Dietitians essential in mental health care
Photo: Nutritionist for mental health
It’s time for Accredited Practising Dietitians to be recognised as a key profession in the management of mental health, says Dietitians Australia.

As the nation wraps up Mental Health Awareness Month, ensuring our country has a comprehensive and effective workforce that can adequately support Australia’s rising rates of mental illness is a must. 

“Nutrition support, as part of a person’s mental health care plan, has been found to be most effective when it is delivered by a dietitian1,” said Robert Hunt, CEO of Dietitians Australia.

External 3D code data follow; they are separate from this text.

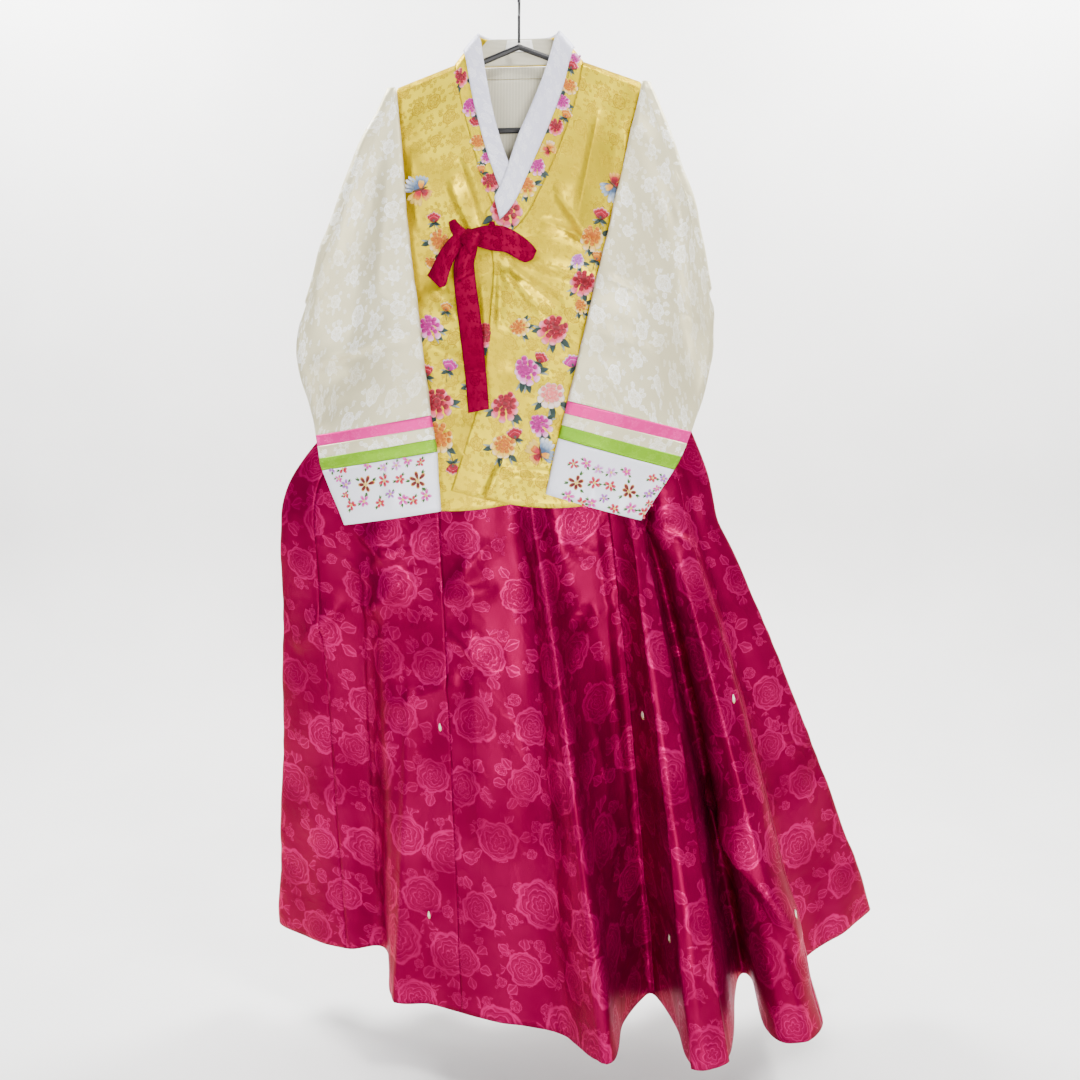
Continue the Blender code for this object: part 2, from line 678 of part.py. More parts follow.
def build_back():
    sides = [Half(armhole_x(z), z) for z in ARMHOLE_STEPS] + BACK_SIDES
    foot = sides[-1].z
    grid = []
    for row in sides:
        share = (SHOULDER_Z - row.z) / (SHOULDER_Z - foot)
        line = []
        for c in range(BACK_COLUMNS + 1):
            across = 1 - 2 * c / BACK_COLUMNS
            x = row.x * across
            top = shoulder_z(SHOULDER_X * across)
            sag = BACK_SAG * share * math.cos(across * math.pi / 2)
            line.append(on_back(x, top + (foot - top) * share - sag))
        grid.append(line)
    sheet("back", grid, shoulder_normals(grid), "yellow satin")


def collar_grid():
    """The collar band's outer face, from its lapped foot right round the neck to its hidden foot."""
    rows = []
    for row in GIT_RIGHT:
        lift = row.layer * LAYER
        rows.append((on_front(row.inner_x, row.inner_z, lift), on_front(row.outer_x, row.outer_z, lift)))
    for row in GIT_BACK:
        inner = Vector((row.inner_x, row.inner_y, row.inner_z + lean(row.inner_x)))
        outer = on_back(row.outer_x, NECK_Z + 2 * SEAM_GAP)
        rows.append((inner, outer))
    for row in reversed(GIT_LEFT):
        rows.append((on_front(row.inner_x, row.inner_z), on_front(row.outer_x, row.outer_z)))
    return [[inner.lerp(outer, share) for share in COLLAR_SHARES] for inner, outer in rows]


def moved_out(grid, normals, lift):
    moved = []
    for line, line_normals in zip(grid, normals):
        moved.append([point + normal * lift for point, normal in zip(line, line_normals)])
    return moved


def build_collar():
    grid = collar_grid()
    normals = grid_normals(grid)
    band = [line[:-1] for line in grid]
    band_normals = [line[:-1] for line in normals]
    sheet("git", band, band_normals, "yellow satin")

    strip_rows = slice(1, len(grid) - 1)
    strip = [line[2:] for line in grid[strip_rows]]
    strip_normals = [line[2:] for line in normals[strip_rows]]
    strip = moved_out(strip, strip_normals, WALL + 2 * SEAM_GAP)
    sheet("dongjeong", strip, strip_normals, "white satin")
    build_collar_lining(band, band_normals)


def build_collar_lining(band, normals):
    """The cream lining inside the standing collar, and a plain tab on it."""
    first = len(GIT_RIGHT)
    behind = slice(first + 1, first + len(GIT_BACK) - 1)
    lining = moved_out(band[behind], normals[behind], -WALL - SEAM_GAP)
    sheet("collar_lining", lining, normals[behind], "cream lining")

    middle = len(lining) // 2
    faces = moved_out(lining, normals[behind], -WALL - SEAM_GAP)
    tab = []
    for neighbour in (middle - 1, middle, middle + 1):
        line = []
        for share in LABEL_SHARES:
            centre = faces[middle][0].lerp(faces[middle][-1], share)
            beside = faces[neighbour][0].lerp(faces[neighbour][-1], share)
            reach = LABEL_HALF / abs(beside.x - centre.x) if neighbour != middle else 0.0
            line.append(centre.lerp(beside, reach))
        tab.append(line)
    sheet("neck_label", tab, grid_normals(tab), "white satin", WALL / 2)


def build_lining():
    """The yoke and the lining of the back, where they show through the neck."""
    for name, top, foot, half in LINING_PIECES:
        grid = []
        for r in range(4):
            z = top + (foot - top) * r / 3
            grid.append([on_back(half - 2 * half * c / 6, z, -WALL - LINING_GAP) for c in range(7)])
        sheet(name, grid, grid_normals(grid), "cream lining")


def build_jacket():
    build_fronts()
    build_back()
    build_collar()
    build_lining()


# Sleeves


def ring_line(ring, share):
    """A point of the line across the sleeve and the outward direction of its bow."""
    top = Vector((ring.top_x, 0, ring.top_z))
    low = Vector((ring.low_x, 0, ring.low_z))
    out = (low - top).normalized()
    outward = Vector((-out.z, 0, out.x)) if ring.low_x > 0 else Vector((out.z, 0, -out.x))
    return top.lerp(low, share) + outward * ring.bow * math.sin(share * math.pi), outward


def sleeve_ring(ring, turn, inset, centre_of):
    """A flat ring across the sleeve. Turn is 0 before the fold and 180 degrees after it."""
    points = []
    top = Vector((ring.top_x, 0, ring.top_z))
    low = Vector((ring.low_x, 0, ring.low_z))
    along = (low - top).normalized()
    angle = math.radians(turn)
    for face in (1, -1):
        steps = range(SLEEVE_STEPS + 1) if face > 0 else range(SLEEVE_STEPS, -1, -1)
        for step in steps:
            share = step / SLEEVE_STEPS
            middle, outward = ring_line(ring, share)
            half = SLEEVE_EDGE + (ring.puff - SLEEVE_EDGE) * math.sin(share * math.pi) - inset
            away = outward * math.sin(angle) + Vector((0, 1, 0)) * math.cos(angle)
            centre = centre_of(middle, outward, angle, ring.puff)
            end_pull = along * inset * (1 if step == 0 else -1 if step == SLEEVE_STEPS else 0)
            points.append(centre + away * half * face + end_pull)
        cap_share = 1.0 if face > 0 else 0.0
        middle, outward = ring_line(ring, cap_share)
        centre = centre_of(middle, outward, angle, ring.puff)
        points.append(centre + along * (SLEEVE_EDGE - inset) * RING_CAP * face)
    return points


def centre_at_fold(middle, outward, angle, puff):
    """The middle of the cloth while it turns over the fold."""
    turned = middle + outward * SLEEVE_TURN * (math.sin(angle) - 1)
    return turned + Vector((0, -SLEEVE_TURN * (1 - math.cos(angle)), lean(middle.x)))


def centre_on_front(middle, outward, angle, puff):
    """The middle of the cloth where it lies over the jacket's front."""
    on_top = front_lift(middle.x) if middle.x > 0 else 0.0
    over = stand_off(middle.x, middle.z, "front") + on_top + SLEEVE_CLEAR + puff
    depth = max(2 * SLEEVE_TURN, over)
    return middle + Vector((0, -depth, lean(middle.x)))


def centre_at_armhole(middle, outward, angle, puff):
    return middle + Vector((0, 0, lean(middle.x)))


def armhole(side):
    """The ring where the sleeve is sewn to the front and the back."""
    gap = 3 * SEAM_GAP
    top_x = side * (SHOULDER_X + gap)
    low_x = side * (ARMPIT_X + gap)
    return Ring(top_x, SHOULDER_Z - ARMHOLE_EDGE, low_x, ARMPIT_Z, 0.0, ARMHOLE_PUFF)


def build_sleeve(side_name, side, fold, rows, bands):
    stations = [(armhole(side), 0, centre_at_armhole)]
    for turn in (0, 45, 90, 135, 180):
        stations.append((fold, turn, centre_at_fold))
    stations += [(ring, 180, centre_on_front) for ring in rows]

    def rings(some, inset):
        return [sleeve_ring(ring, turn, inset, centre_of) for ring, turn, centre_of in some]

    tube(f"sleeve_{side_name}", rings(stations, 0), rings(stations, WALL), "ivory satin")
    names = ("band_pink", "band_cream", "band_green", "cuff")
    colours = ("pink satin", "ivory satin", "green satin", "white satin")
    for name, colour, upper, lower in zip(names, colours, [rows[-1], *bands], bands):
        pair = [parted(upper, lower), lower]
        made = [(ring, 180, centre_on_front) for ring in pair]
        tube(f"{name}_{side_name}", rings(made, 0), rings(made, WALL), colour)


def parted(upper, lower):
    """The upper ring moved towards the lower one by a seam's gap."""
    drop = math.hypot(upper.top_x - lower.top_x, upper.top_z - lower.top_z)
    share = SEAM_GAP / drop
    return Ring(*(a + (b - a) * share for a, b in zip(upper, lower)))


# Ties


def strip_grid(rows, columns=3):
    grid = []
    for row in rows:
        line = []
        for c in range(columns + 1):
            share = c / columns
            x = row.left_x + (row.right_x - row.left_x) * share
            z = row.left_z + (row.right_z - row.left_z) * share
            line.append(on_front(x, z, 2 * LAYER + row.lift))
        grid.append(line)
    return grid


def build_ties():
    strips = (("goreum_tail", GOREUM_TAIL), ("goreum_end", GOREUM_END), ("goreum_loop", GOREUM_LOOP))
    for name, rows in strips:
        grid = strip_grid(rows)
        sheet(name, grid, grid_normals(grid), "crimson ribbon", BAND_WALL)
    x, z = GOREUM_KNOT_CENTRE
    bpy.ops.mesh.primitive_uv_sphere_add(segments=14, ring_count=8, radius=1)
    knot = bpy.context.object
    knot.name = "goreum_knot"
    knot.scale = GOREUM_KNOT_SIZE
    knot.location = on_front(x, z, 2 * LAYER + GOREUM_KNOT_LIFT)
    knot.data.materials.append(material("crimson ribbon"))
    knot.data.shade_smooth()


def main():
    clear_scene()
    build_hanger()
    build_skirt()
    build_waistband()
    build_straps()
    build_jacket()
    build_sleeve("right", 1, RIGHT_FOLD, RIGHT_SLEEVE, RIGHT_BANDS)
    build_sleeve("left", -1, LEFT_FOLD, LEFT_SLEEVE, LEFT_BANDS)
    build_ties()


main()
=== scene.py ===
"""The looks of a Korean hanbok on a hanger: satin, woven roses, embroidery and tied ribbon.

Metres, +Z up, the front faces -Y. Each cloth is a thin shell on a grid of points, whose rows run down and
whose columns run from left to right as seen from outside. Patterns follow the cloth's own UV map, in metres.
"""

import json
import math
from collections import namedtuple

import bmesh
import bpy
import numpy as np
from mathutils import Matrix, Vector
from mathutils.bvhtree import BVHTree

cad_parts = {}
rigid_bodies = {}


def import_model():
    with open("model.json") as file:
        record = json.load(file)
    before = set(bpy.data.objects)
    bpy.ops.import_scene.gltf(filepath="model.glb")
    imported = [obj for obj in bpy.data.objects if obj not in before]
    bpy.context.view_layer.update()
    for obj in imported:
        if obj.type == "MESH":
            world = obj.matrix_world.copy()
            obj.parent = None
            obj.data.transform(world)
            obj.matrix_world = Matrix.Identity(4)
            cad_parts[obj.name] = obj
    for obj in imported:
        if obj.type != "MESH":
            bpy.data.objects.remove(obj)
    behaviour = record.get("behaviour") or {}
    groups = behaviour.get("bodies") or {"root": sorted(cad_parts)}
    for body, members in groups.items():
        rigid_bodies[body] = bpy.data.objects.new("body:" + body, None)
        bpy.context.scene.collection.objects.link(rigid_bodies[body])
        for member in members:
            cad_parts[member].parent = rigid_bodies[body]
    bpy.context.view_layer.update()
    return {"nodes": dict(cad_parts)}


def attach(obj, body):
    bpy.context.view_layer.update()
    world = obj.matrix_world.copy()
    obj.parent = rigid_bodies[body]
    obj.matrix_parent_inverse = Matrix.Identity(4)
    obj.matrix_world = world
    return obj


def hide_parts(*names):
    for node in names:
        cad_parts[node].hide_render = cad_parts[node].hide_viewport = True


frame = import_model()

# Cloth and seams
WALL = 0.0016  # of the lined cloth, as the pieces lie on each other
SEAM_GAP = 0.0003
LAYER = 0.0024  # from one piece to another laid flat on it
LAY_DOWN_X = 0.170  # where the outer front has come down to the height of the inner one
LAY_DOWN_WIDTH = 0.060

# The hanger's arms, which carry the straps
ARM_RADIUS = 0.0041
ARM_APEX_Z = -0.080
ARM_SLOPE = math.radians(20)
HANG_LEAN = 0.024  # the hanger's right side is this much higher for each metre to the right

# The shoulders, the armholes and the side vents of the jacket
NECK_X = 0.088
SHOULDER_X = 0.168
NECK_Z = -0.102
SHOULDER_Z = -0.130
NECK_TURN = 0.012  # the width beside the neck over which that turn starts
SHOULDER_ROUND = 0.010  # how far below the shoulder line the cloth has turned down
ARMPIT_X = 0.222
ARMPIT_Z = -0.365

# The skirt
WAIST_TOP = -0.262
WAIST_FOOT = -0.345
FLARE_TOP = -0.500  # the skirt spreads out of the jacket's side vents between these heights
FLARE_FOOT = -0.720
HIP_Z = -0.735
HIP_TO_HEM = 0.745
SKIRT_INSET = 0.024  # the skirt's waist, inside the jacket at each side
WAIST_INSET = 0.013  # and in front and behind
WAIST_EDGE = 0.0035
PLEAT_DEPTH = 0.0024
PLEAT_PITCH = 1.33  # folds from one pleat to the next
PLEAT_FADE = 0.012  # the pleats fade out where the band is nearer than this to its side edges
HEM_EASE = 0.88  # how soon the folds spread below the hip: 1 is evenly
FRONT_FOLDS = 24  # rows of FOLDS in front, before those of the back
LAP_INSET = 0.005  # how far the last panel passes under the first
LAP_FOLDS = 2.6  # and over how many folds, the first of them sloping in
SEAM_SHARE = 0.004  # how far a panel stops short of its seam, in columns
SEAM_DIP = 0.0003
SEAM_DIP_COLUMNS = 2.0
SKIRT_EASING = 10  # passes that ease each row towards its neighbours

# How wide the jacket is at each height, and how far its front and back stand off the hanger's plane
Level = namedtuple("Level", "z mid half edge front back")
BODY_LEVELS = [
    Level(-0.100, 0.000, 0.160, 0.005, 0.012, 0.013),
    Level(-0.130, 0.000, 0.168, 0.005, 0.014, 0.014),
    Level(-0.165, 0.000, 0.176, 0.005, 0.018, 0.016),
    Level(-0.200, 0.000, 0.184, 0.005, 0.022, 0.018),
    Level(-0.270, 0.000, 0.200, 0.005, 0.028, 0.024),
    Level(-0.365, 0.000, 0.222, 0.004, 0.035, 0.032),
    Level(-0.450, 0.000, 0.234, 0.002, 0.042, 0.040),
    Level(-0.530, -0.002, 0.244, 0.002, 0.052, 0.052),
    Level(-0.600, -0.018, 0.285, 0.002, 0.062, 0.066),
    Level(-0.660, -0.028, 0.325, 0.002, 0.070, 0.076),
    Level(-0.740, -0.035, 0.350, 0.002, 0.078, 0.084),
]

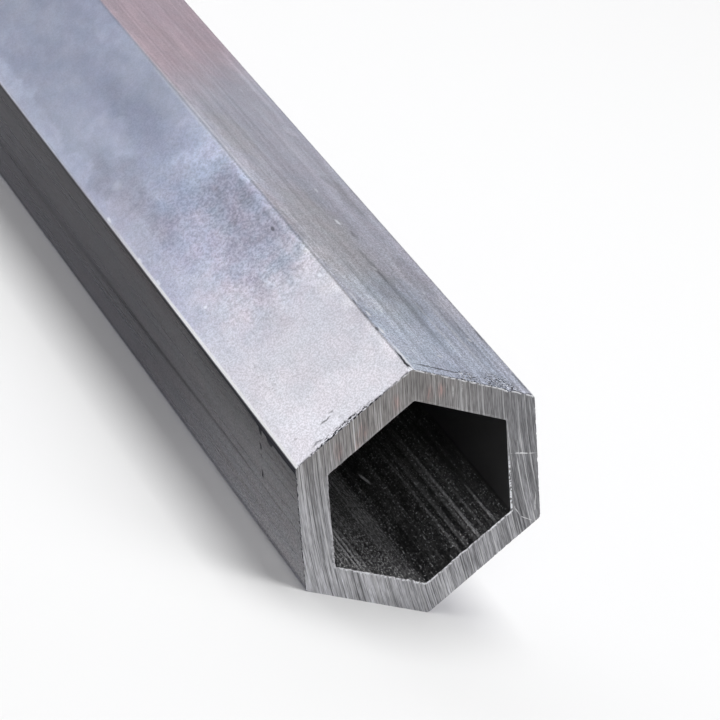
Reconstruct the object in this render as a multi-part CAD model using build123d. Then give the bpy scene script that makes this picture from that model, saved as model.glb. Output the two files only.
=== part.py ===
from build123d import *
import os

# One length of extruded aluminium hexagonal tube, lying on a flat.
# Millimetres, +Z up. The tube runs along X, and the origin is below its middle, on the floor.

# Driving dimensions
length = 500.0               # from sawn end to sawn end
across_flats = 40.0          # outside, over two opposite flats
wall = 5.0                   # at the middle of each flat
outer_corner_radius = 1.0    # the six long outside edges, as the die rounds them
bore_corner_radius = 0.4     # the six long inside corners, nearly sharp

# The bore is what the wall leaves, so it keeps its flats in line with the outside ones.
bore_across_flats = across_flats - 2 * wall


def rounded_hexagon(width_across_flats, corner_radius):
    """A regular hexagon with a flat at its top and its bottom, and rounded corners."""
    inscribed_radius = width_across_flats / 2
    hexagon = RegularPolygon(inscribed_radius, 6, major_radius=False)
    return fillet(hexagon.vertices(), corner_radius)


def tube_section():
    """The wall as the die shapes it: one hexagon inside another."""
    outside = rounded_hexagon(across_flats, outer_corner_radius)
    bore = rounded_hexagon(bore_across_flats, bore_corner_radius)
    return outside - bore


def hex_tube():
    """The section drawn out from the far sawn end to the near one, its bottom flat on the floor."""
    far_end = Plane(origin=(-length / 2, 0, across_flats / 2), x_dir=(0, 1, 0), z_dir=(1, 0, 0))
    tube = extrude(far_end * tube_section(), amount=length)
    tube.label = "hex_tube"
    return tube


os.makedirs("parts", exist_ok=True)
export_step(hex_tube(), "parts/hex_tube.step")
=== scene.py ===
import math

import bpy
import numpy as np
from mathutils import Matrix, Vector


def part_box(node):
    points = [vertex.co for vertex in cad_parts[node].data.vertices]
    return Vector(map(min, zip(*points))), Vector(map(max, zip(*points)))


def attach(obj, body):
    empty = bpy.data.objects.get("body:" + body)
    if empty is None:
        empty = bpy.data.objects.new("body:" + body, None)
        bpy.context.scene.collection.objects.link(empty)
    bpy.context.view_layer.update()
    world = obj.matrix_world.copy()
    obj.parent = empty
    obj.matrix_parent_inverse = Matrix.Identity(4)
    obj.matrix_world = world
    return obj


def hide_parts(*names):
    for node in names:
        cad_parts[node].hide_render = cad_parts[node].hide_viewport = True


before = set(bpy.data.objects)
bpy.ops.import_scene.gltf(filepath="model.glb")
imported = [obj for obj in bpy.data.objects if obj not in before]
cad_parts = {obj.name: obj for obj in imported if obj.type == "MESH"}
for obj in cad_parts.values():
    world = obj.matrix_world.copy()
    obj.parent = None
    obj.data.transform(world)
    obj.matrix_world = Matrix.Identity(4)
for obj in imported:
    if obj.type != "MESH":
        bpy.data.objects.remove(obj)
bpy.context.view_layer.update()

# The tube.
# One length of hexagonal tube, extruded in aluminium through a die that leaves long fine lines on it, then
# cut off square at both ends by a circular saw, which leaves arcs on the ends and burrs at their edges.
MM = 0.001
tube_low, tube_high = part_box("hex_tube")
length = tube_high.x - tube_low.x
half_length = length / 2
across_flats = tube_high.z - tube_low.z
wall = 5.0 * MM
outer_corner_radius = 1.0 * MM
bore_corner_radius = 0.4 * MM
centre_y = (tube_low.y + tube_high.y) / 2
centre_z = (tube_low.z + tube_high.z) / 2
near_end, far_end = 1, -1       # the way along X that each end faces; the near one is the one in the photo

corner_steps = 8                # round one corner, outside and in the bore alike
flat_steps = 112                # over one flat
side_steps = corner_steps + flat_steps
columns = 6 * side_steps


def pointing(angle):
    """The way (y, z) at an angle that turns from +Y up to +Z."""
    return np.array([math.cos(angle), math.sin(angle)])


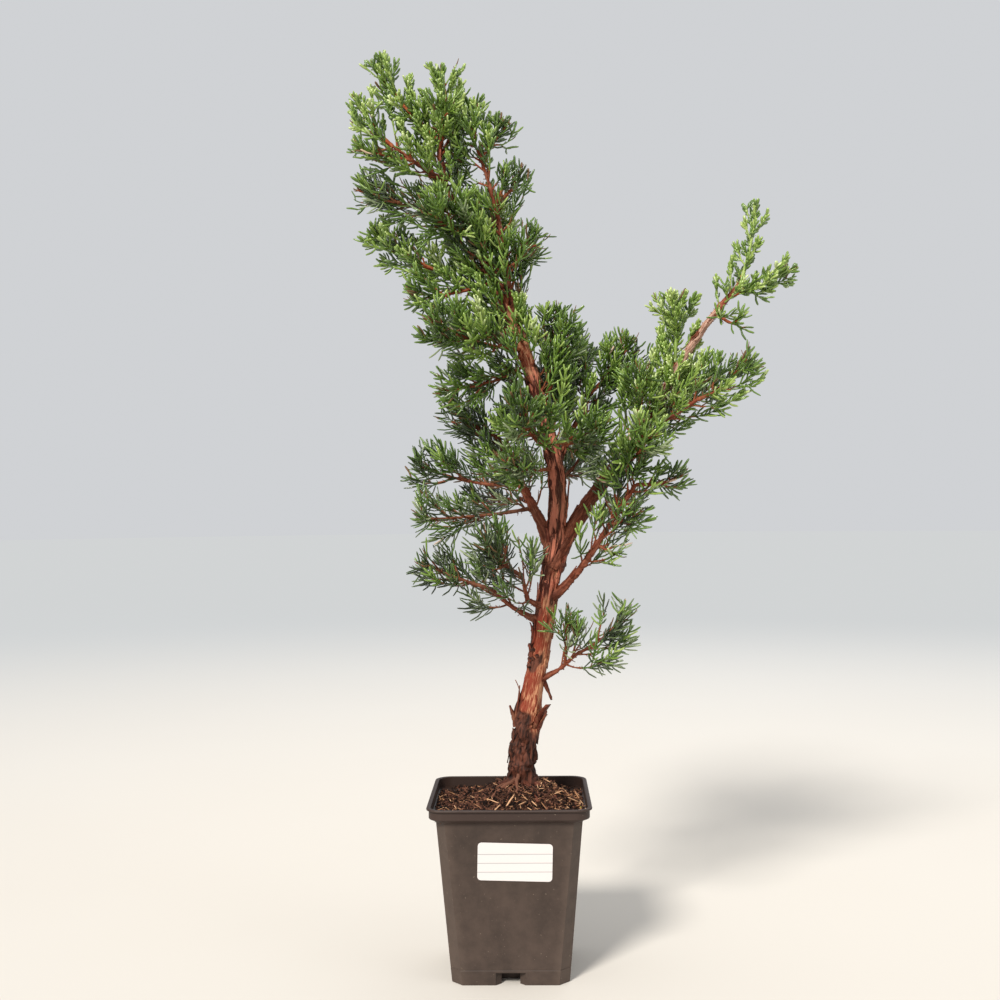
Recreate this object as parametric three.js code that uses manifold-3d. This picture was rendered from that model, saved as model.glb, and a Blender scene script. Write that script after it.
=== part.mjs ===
// A kishu juniper bonsai in its square nursery pot.
//
// A slim trunk leans over the pot and ends in a swept crown on the left. One long limb climbs to the
// right, thinner boughs leave lower down, and tufts of needles fill the room between them. Lengths are
// millimetres. +Z is up, +X is to the right and +Y is away from the viewer. The origin is the middle of
// the pot's underside.
//
// Trunk, roots, boughs, stems and shoots are all the same thing here: a Limb, which starts at a foot,
// follows a few headings and tapers. Bearings turn from +X (0 degrees) through +Y (90), and climbs rise
// from the level (0) to straight up (90). Places along a limb run from its foot (0) to its tip (1).

import * as THREE from "three";
import { mergeVertices } from "three/addons/utils/BufferGeometryUtils.js";
import Module from "manifold-3d";

const wasm = await Module();
wasm.setup();

const { clamp, degToRad, euclideanModulo, lerp, smoothstep } = THREE.MathUtils;

// Gaps between separate pieces, and how far the needles of one mass may run into each other
const SEAT_GAP = 0.3;
const LEAF_GAP = 0.5;
const OWN_OVERLAP = 1.2;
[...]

“Australians nationwide must have timely access to skilled mental health professionals and we urge the government to acknowledge the need for dietetic services, particularly in prevention and early intervention of mental illness.”
“Whether it’s challenging eating practices for a person living with an eating disorder, supporting someone to manage the side-effects of their medication, helping a client to access nutritious foods or using medical nutrition therapy to help prevent and manage a mental illness – these are just some of the ways dietitians can make a difference.” 

But to see a real health change, the government needs to make it easier for Australians to see their dietitian via Medicare referral pathways and community-based government funded initiatives.

“With the government’s draft National Mental Health Workforce strategy due to be finalised later this year, forgetting to focus on how to support Australians through food-based strategies, would be detrimental to our population’s health,” said Robert.  

Investing in dietitians means savings across the healthcare system.

“With almost half of all Australians expected to experience a mental illness in their lifetime2, support from a dietitian is likely to result in reduced burden on the healthcare system and better quality of life for our population,” said Robert.  

“Research shows that with support from a dietitian, people diagnosed with clinical depression were able to significantly reduce their mental health symptoms by making changes to their diet3.”  

“These dietary changes are also likely to help reduce the risk of lifestyle related health conditions like heart disease and type 2 diabetes, as well as improve gut health.” 

“We know that physical and mental health are intertwined, and we must have a workforce strategy that addresses overall health, rather than singling out these areas in isolation,” said Robert.